By invoking this function within the `dim_inference()` match block, the output dimensions of each
node are updated before the graph is finalized. This ensures that all subsequent operations within
the graph can rely on correct tensor sizes, which is critical for both compiling the graph and for
runtime execution efficiency.
If something is amiss (ie weird panics are happening), after doing this step and the dimensions of
your output tensor differs from the dimensions of your input, see the warning at the very end.
### Step 6: Integrate into the Graph Building Process
When a new node type is introduced, it must be added to the
[`Node<PS: PrecisionSettings>` enum](https://github.com/tracel-ai/burn/blob/9c5b07c833865bff7f82431001076a33d0d8729c/crates/burn-import/src/burn/node/base.rs#L77)
and
[`match_all!` macro](https://github.com/tracel-ai/burn/blob/9c5b07c833865bff7f82431001076a33d0d8729c/crates/burn-import/src/burn/node/base.rs#L104)

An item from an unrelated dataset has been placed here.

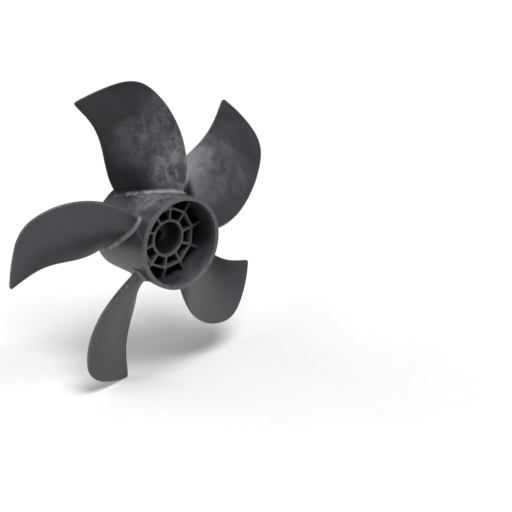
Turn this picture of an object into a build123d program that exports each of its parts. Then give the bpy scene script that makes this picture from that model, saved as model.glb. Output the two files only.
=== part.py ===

in `src/burn/node/base.rs`.
The `Node` enum abstracts over different types of operations (nodes) within a network graph. Each
variant of the enum corresponds to a specific type of operation, and it encapsulates the
operation-specific data structures (like `SqueezeNode1`) that was
[defined in step 2](#step-2-node-implementation).
### Step 7: Add Newly Supported Op!
As a reward, add an extra check to
[SUPPORTED-ONNX-OPS.md](https://github.com/tracel-ai/burn/blob/9c5b07c833865bff7f82431001076a33d0d8729c/crates/burn-import/SUPPORTED-ONNX-OPS.md?plain=1#L1)!
### Misc:
> 🚧 **Warning**: Dimension Changes
>
> If your operation changes the dimensions of the input tensor, you may need to modify the
> [`LIFT_CONSTANTS_FOR_NODE_TYPES` enum](https://github.com/tracel-ai/burn/blob/9c5b07c833865bff7f82431001076a33d0d8729c/crates/burn-import/src/onnx/from_onnx.rs#L20)
> in `src/onnx/from_onnx.rs` by adding the `NodeType` of your operation to it.
## Testing
- Unit tests for the Burn graph to Rust source code conversion are mandatory.